Ranger Rick here. Couple weeks ago I got so pissed off at Carlos Beltran's decision to pass on a gazillion-dollar offer from my beloved Houston Astros that I actually lost the use of most of my upper body while watching ESPN at what had previously been a very fun party, and ended up standing outside on the street, chainsmoking and mumbling quiet, vowel-heavy sentences to myself. Beltran would go on to sign with the Mets, the only team I truly hate in all of the universe (see: 1986; see: heartbreak), and I would go on to lose my faith in humanity.
Today, though, I read this little news story, in which it is announced that the Houston Astros have signed 44 year old reliever and former Mets captain John Franco to a 1 year contract.

This would really be a tremendous oh-yeah?-take-that! to Mets Nation if I thought for one second that Franco, who spent most of like the last 19 years on the disabled list, is gonna be able to throw more than about 4 pitches before his arm falls off.
Meanwhile, in Los Angeles news, I hope you all enjoy your own personal former Astro and general whore for money, Jeff Kent. Jerkface.

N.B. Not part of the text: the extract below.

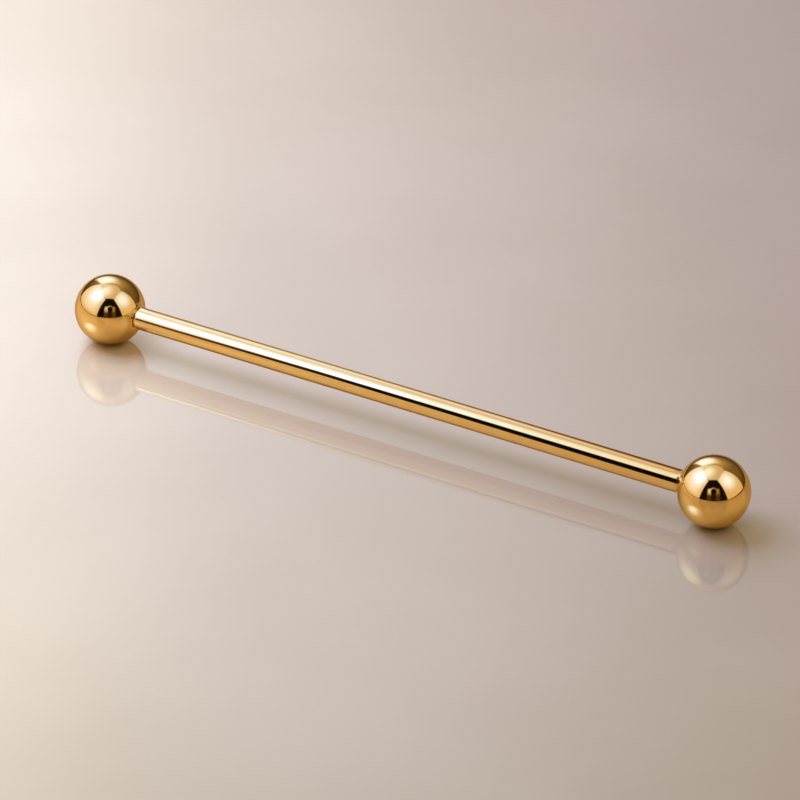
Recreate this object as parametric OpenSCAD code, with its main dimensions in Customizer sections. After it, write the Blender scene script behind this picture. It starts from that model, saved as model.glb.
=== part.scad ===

So what do the Astros have to look forward to for 2005? Well, we've got no second baseman, no center fielder, and our all-star left fielder tore his ACL playing flag football at fucking Second Baptist Church in H-town, aka the "Bapti-dome," where they actually have a bowling alley in the basement and the one time I went there for worship I needed a tote bag to carry all the free crap they handed out during the service.
Eek.
Anyway. 21 days until pitchers and catchers.